A self-made obstruction.
As though the body, unable to erase what has been seen, attempts instead to dim it. To soften its edges. To place something — anything — between itself and the image.
It is not blindness.
It is refusal.
And yet, the poem resists the idea that this strategy can ever fully succeed.
Because even when vision is interrupted, the image does not disappear.
It relocates.
It persists behind the eyes — fixed, internal, unreachable. Something that returns in fragments, especially in moments of stillness. In darkness. In the quiet just before sleep.
You can close your eyes, but you cannot unsee.
That tension — between wanting not to see and being unable to forget — sits at the centre of the work. And perhaps that is where it becomes most personal.
Because the body does not simply witness.
It carries.
The idea that “clarity itself had become dangerous” is crucial here. It reframes visibility not as truth, but as risk.
Beneath the poem, the image operates as a visual extension of this idea.
A face appears behind water filled glass — distorted, partially obscured. The surface is marked with droplets that could be condensation, breath, or time itself. They resemble tears, but never fully resolve into them.

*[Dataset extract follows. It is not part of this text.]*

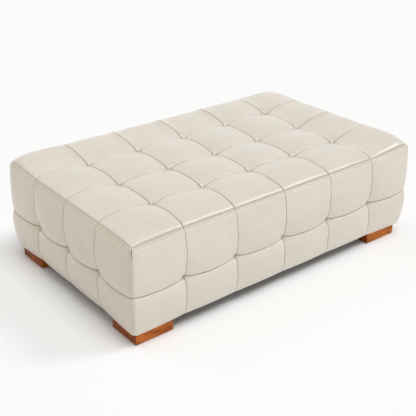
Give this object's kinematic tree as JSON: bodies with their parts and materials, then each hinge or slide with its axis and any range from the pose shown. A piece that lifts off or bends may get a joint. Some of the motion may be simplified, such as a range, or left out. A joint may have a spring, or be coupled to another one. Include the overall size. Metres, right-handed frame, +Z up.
{
  "type": "tufted pouf",
  "caption": "Low rectangular leather pouf or footstool with blind-tufted crowned squares on top and sides, standing on solid wooden block feet.",
  "frame": {"origin": "on the floor under the middle of the pouf", "axes": "+X along the long side, +Y from the front side to the back side, +Z up"},
  "size_m": [1.4178, 0.8778, 0.4441],
  "materials": {
    "cover_leather": "satin, fine pebbled grain",
    "foam": "matte open foam",
    "side_board": "raw hardboard",
    "frame_wood": "raw planed wood",
    "foot_wood": "stained and satin lacquered",
    "tie_tape": "woven tape",
    "dust_cloth": "matte spunbond cloth",
    "felt": "felt",
    "fastener_steel": "zinc plated"
  },
  "bodies": {
    "root": {"back_board": "side_board", "back_cover": "cover_leather", "back_foam": "foam", "bottom_rail_back": "frame_wood", "bottom_rail_front": "frame_wood", "bottom_rail_left": "frame_wood", "bottom_rail_right": "frame_wood", "bottom_stretcher": "frame_wood", "corner_plate_back_left": "frame_wood", "corner_plate_back_right": "frame_wood", "corner_plate_front_left": "frame_wood", "corner_plate_front_right": "frame_wood", "corner_post_back_left": "frame_wood", "corner_post_back_right": "frame_wood", "corner_post_front_left": "frame_wood", "corner_post_front_right": "frame_wood", "deck_slat_1": "frame_wood", "deck_slat_2": "frame_wood", "deck_slat_3": "frame_wood", "deck_slat_4": "frame_wood", "deck_slat_5": "frame_wood", "deck_slat_6": "frame_wood", "dust_cover": "dust_cloth", "foot_back_left": "foot_wood", "foot_back_right": "foot_wood", "foot_bolts": "fastener_steel", "foot_front_left": "foot_wood", "foot_front_right": "foot_wood", "foot_glides": "felt", "foot_nuts": "fastener_steel", "front_board": "side_board", "front_cover": "cover_leather", "front_foam": "foam", "joist_back": "frame_wood", "joist_front": "frame_wood", "left_board": "side_board", "left_cover": "cover_leather", "left_foam": "foam", "right_board": "side_board", "right_cover": "cover_leather", "right_foam": "foam", "side_post_back_left": "frame_wood", "side_post_back_right": "frame_wood", "side_post_front_left": "frame_wood", "side_post_front_right": "frame_wood", "side_ties": "tie_tape", "side_toggles": "frame_wood", "top_cover": "cover_leather", "top_foam": "foam", "top_rail_back": "frame_wood", "top_rail_front": "frame_wood", "top_rail_left": "frame_wood", "top_rail_right": "frame_wood", "top_ties": "tie_tape", "top_toggles": "frame_wood"}
  },
  "joints": []
}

The figure is visible, but not fully accessible.
Most importantly, the eye — the site of perception — is present, yet disrupted.

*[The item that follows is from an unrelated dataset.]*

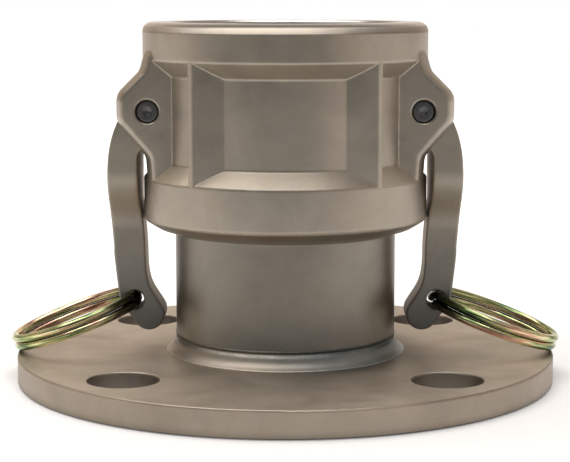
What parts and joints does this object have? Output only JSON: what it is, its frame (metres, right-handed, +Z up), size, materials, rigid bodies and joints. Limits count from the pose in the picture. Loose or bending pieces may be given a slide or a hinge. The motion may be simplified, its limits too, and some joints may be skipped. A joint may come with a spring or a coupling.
{
  "type": "flanged cam and groove coupler",
  "caption": "Quick-release pipe coupler on a round bolting flange: a cast socket with hinged cam arms that clamp an adapter against a gasket, and pull rings on the arms.",
  "frame": {"origin": "centre of the flange's underside, the face that is bolted to the pipework", "axes": "+Z up the bore to the mouth of the socket, +X towards the right arm, +Y away from the picture's viewer, along the hinge pins"},
  "size_m": [0.1568, 0.1524, 0.1005],
  "materials": {
    "flange_steel": "blasted matte",
    "cast_steel": "blasted matte investment casting",
    "weld_metal": "satin weld bead",
    "gasket_rubber": "matte",
    "pin_steel": "dark satin",
    "arm_steel": "blasted matte investment casting",
    "ring_wire": "yellow zinc plating, glossy"
  },
  "bodies": {
    "coupler": {"flange_plate": "flange_steel", "coupler_body": "cast_steel", "outer_weld": "weld_metal", "inner_weld": "weld_metal", "gasket": "gasket_rubber", "left_pin": "pin_steel", "right_pin": "pin_steel"},
    "left_arm": {"left_cam_arm": "arm_steel"},
    "right_arm": {"right_cam_arm": "arm_steel"},
    "left_ring": {"left_pull_ring": "ring_wire"},
    "right_ring": {"right_pull_ring": "ring_wire"}
  },
  "joints": [
    {"name": "left_arm_hinge", "type": "hinge", "parent": "coupler", "child": "left_arm", "pos_m": [-0.03775, 0, 0.07635], "axis": [0, 1, 0], "range_deg": [0, 110]},
    {"name": "right_arm_hinge", "type": "hinge", "parent": "coupler", "child": "right_arm", "pos_m": [0.03775, 0, 0.07635], "axis": [0, -1, 0], "range_deg": [0, 110]},
    {"name": "left_ring_hinge", "type": "hinge", "parent": "left_arm", "child": "left_ring", "pos_m": [-0.0427, 0, 0.0224], "axis": [0, 1, 0], "range_deg": [0, 93]},
    {"name": "right_ring_hinge", "type": "hinge", "parent": "right_arm", "child": "right_ring", "pos_m": [0.0427, 0, 0.0224], "axis": [0, -1, 0], "range_deg": [0, 93]}
  ]
}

It is seen, but not clearly.It looks, but cannot fully hold what it sees.
The image and the poem work together to explore a shared tension: the impossibility of clean vision. There is always interference. Always a surface. Always something between.
Even the structure of the poem reflects this.

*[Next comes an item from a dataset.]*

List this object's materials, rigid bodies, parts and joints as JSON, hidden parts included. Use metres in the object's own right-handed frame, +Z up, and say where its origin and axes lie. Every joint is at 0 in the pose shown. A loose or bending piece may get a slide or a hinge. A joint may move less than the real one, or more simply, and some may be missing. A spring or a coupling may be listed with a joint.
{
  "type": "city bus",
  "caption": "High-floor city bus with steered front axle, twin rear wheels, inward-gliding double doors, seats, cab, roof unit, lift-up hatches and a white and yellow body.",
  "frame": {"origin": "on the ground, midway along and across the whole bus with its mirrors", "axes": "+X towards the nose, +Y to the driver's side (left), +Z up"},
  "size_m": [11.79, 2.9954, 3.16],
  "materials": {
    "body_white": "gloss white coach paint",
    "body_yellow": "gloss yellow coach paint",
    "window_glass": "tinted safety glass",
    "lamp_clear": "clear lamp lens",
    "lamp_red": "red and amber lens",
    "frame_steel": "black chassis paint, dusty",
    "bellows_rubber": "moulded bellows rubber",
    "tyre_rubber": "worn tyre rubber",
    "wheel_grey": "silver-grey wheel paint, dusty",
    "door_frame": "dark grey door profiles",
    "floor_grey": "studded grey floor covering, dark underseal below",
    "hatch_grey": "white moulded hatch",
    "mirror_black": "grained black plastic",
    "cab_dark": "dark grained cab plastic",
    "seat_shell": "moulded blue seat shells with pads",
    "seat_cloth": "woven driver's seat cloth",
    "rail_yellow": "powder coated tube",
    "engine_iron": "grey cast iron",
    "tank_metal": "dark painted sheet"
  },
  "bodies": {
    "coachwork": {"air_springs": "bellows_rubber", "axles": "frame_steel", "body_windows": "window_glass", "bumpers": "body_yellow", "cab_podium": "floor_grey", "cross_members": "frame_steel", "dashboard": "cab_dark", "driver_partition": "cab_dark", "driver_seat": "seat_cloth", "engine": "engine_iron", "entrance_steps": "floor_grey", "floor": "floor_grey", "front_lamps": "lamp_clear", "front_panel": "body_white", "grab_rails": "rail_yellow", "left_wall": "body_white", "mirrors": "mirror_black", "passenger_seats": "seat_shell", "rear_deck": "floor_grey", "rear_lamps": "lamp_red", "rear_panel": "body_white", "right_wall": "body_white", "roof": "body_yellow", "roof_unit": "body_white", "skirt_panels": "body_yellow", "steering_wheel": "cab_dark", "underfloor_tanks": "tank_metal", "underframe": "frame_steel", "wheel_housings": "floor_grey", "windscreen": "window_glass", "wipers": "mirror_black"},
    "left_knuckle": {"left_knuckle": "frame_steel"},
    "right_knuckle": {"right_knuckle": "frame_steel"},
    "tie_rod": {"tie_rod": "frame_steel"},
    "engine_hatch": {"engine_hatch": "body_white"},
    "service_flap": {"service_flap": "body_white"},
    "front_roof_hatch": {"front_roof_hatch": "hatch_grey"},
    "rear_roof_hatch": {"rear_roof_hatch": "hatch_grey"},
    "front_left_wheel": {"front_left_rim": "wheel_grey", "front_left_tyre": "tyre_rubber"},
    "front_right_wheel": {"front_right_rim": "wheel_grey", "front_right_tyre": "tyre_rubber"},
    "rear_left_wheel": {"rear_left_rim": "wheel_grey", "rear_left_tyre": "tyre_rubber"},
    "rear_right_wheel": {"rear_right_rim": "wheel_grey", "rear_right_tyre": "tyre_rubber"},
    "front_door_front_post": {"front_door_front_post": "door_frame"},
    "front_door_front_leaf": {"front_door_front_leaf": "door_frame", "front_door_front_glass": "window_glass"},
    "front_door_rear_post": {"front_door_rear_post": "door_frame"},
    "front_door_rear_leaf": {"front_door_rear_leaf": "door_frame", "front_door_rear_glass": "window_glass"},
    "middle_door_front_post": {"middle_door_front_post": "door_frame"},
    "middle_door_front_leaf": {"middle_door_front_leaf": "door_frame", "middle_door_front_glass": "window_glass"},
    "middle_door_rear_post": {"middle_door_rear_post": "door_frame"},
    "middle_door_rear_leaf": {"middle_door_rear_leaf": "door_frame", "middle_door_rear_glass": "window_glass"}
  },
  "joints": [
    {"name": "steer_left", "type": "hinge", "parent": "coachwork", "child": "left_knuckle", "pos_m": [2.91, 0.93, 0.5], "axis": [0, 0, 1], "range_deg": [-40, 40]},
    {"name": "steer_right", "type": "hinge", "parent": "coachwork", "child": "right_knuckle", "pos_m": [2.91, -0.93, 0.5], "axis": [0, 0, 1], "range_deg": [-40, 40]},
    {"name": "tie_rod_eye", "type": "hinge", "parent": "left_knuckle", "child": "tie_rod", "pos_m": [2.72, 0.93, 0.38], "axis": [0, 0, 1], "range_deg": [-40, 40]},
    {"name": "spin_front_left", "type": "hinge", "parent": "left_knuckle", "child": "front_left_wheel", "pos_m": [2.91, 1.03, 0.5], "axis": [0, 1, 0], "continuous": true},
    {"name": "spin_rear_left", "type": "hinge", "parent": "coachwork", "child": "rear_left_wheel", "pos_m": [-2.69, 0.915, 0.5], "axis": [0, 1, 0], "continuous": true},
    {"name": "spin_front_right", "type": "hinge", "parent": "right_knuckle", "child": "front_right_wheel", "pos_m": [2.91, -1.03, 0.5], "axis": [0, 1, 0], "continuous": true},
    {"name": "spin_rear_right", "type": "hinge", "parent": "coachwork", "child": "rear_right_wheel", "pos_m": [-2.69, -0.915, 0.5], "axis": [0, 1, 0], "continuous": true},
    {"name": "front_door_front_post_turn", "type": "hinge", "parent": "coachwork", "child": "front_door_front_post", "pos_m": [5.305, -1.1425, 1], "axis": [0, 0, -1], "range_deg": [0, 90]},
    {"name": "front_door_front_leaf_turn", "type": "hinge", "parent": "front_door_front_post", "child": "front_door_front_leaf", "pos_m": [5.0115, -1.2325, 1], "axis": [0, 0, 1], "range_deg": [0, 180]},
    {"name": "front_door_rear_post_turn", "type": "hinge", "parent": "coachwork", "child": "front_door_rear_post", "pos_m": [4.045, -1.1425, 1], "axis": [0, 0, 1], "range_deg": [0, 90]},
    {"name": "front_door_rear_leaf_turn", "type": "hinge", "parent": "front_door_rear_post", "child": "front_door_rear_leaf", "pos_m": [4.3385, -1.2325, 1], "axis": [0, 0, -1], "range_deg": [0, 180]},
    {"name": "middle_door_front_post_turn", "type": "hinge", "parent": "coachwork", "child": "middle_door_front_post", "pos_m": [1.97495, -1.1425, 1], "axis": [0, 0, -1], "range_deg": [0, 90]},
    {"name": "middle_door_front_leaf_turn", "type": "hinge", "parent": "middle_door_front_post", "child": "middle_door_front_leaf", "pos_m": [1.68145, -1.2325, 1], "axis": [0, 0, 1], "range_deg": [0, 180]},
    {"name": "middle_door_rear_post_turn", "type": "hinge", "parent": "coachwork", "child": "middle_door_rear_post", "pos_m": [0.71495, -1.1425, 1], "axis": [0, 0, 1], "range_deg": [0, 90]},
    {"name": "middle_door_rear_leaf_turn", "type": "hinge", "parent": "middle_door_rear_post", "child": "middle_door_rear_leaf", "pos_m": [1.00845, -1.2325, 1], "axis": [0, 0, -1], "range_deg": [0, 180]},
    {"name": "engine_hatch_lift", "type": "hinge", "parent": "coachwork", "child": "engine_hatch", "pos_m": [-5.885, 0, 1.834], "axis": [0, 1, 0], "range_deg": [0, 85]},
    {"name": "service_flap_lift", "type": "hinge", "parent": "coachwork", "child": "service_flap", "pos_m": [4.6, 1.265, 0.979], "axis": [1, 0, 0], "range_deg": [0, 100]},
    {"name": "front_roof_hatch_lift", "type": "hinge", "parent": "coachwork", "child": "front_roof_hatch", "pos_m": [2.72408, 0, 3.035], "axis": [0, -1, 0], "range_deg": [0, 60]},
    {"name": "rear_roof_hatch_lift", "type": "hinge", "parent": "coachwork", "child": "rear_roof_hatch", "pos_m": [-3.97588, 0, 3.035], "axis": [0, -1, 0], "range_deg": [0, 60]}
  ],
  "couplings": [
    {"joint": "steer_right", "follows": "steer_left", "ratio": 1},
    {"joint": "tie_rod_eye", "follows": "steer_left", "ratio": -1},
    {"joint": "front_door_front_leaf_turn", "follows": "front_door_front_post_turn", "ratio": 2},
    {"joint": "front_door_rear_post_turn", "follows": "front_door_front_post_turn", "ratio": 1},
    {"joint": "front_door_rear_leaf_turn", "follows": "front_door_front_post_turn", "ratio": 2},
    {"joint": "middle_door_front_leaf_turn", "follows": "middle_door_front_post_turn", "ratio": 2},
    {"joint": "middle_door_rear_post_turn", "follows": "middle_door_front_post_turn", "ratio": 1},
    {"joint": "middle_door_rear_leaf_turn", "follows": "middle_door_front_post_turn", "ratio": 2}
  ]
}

Certain lines are tightened — the spacing between letters reduced:
It marks.
There it is again.
as though clarity itself had become dangerous.
But the body does not forget.
These moments interrupt the visual rhythm of the text. They feel compressed, almost held in place. Less like lines to be read, and more like points of pressure — where language condenses into something harder, more insistent.
They do not flow. They resist.
That resistance mirrors the poem’s central idea: that some experiences do not integrate smoothly into narrative or memory. They return in fragments. They interrupt. They insist on being felt rather than explained.
What remains, in the end, is not a clear image, but an internal one.
An afterimage.
Something that no longer exists in front of the body, but continues to exist within it — lodged behind the eyes, beyond reach, beyond language.
Poetry, at its most precise, does not resolve this kind of experience. It doesn’t offer closure.
It simply gives it form.
I think this is why I’m drawn to writing like this — where the line between seeing and feeling dissolves. Where the body speaks in ways language can only partially hold.
Full poem below:
Scars of Sight
Seeing is not passive.
It enters the body.
It marks.
There are images that do not leave politely—
they press themselves into the softest part of vision
and stay there,
unmoving.
At first it was only a brightness.
A kind of overexposure.
As if the world had been held too close to flame.
Then something in the eyes began to change.
The irises—
once clear, reflective—
felt scorched,
like glass left too long in heat.
I began to imagine a thin film forming
just beneath the surface,
a clouding,
a slow and careful obscuring,
as though the body were trying
to grow its own curtain.
Not blindness—
something more deliberate than that.
A refusal.
Because there are things
the eyes should not have to carry.
And yet they do.
Even closed,
the image persists—
fixed behind the lids
like an afterburn,
like light that has nowhere else to go.
I learned the way it returns
without warning—
in the dark,
in quiet rooms,
in the small pause before sleep
when the body softens
and the mind loosens its grip.
There it is again.
Not whole—
never whole—
but in fragments:
a colour
a movement
a shape that cannot be unnamed
enough to know
too much to escape.
The body, always adapting,
began its quiet work.
If the world wounds through sight,
then sight must be altered.
So the eyes dimmed themselves—
softened edges
blurred distances
let detail dissolve
as though clarity itself
had become dangerous.
As though to see less
might be a form of survival.
I wondered
if this is how forgetting begins—
not as absence
but as interference,
a gentle distortion
laid carefully over memory
like gauze over a wound.
But the body does not forget.
It stores.
It reroutes.
It buries light in darker places.
And so the image remains,
not in front of me
but within me—
stitched somewhere
behind the eyes,
where no hand can reach it,
where no closing of the lids
can undo what has already
been seen.
Some images do not leave.
They change the way we see everything that comes after.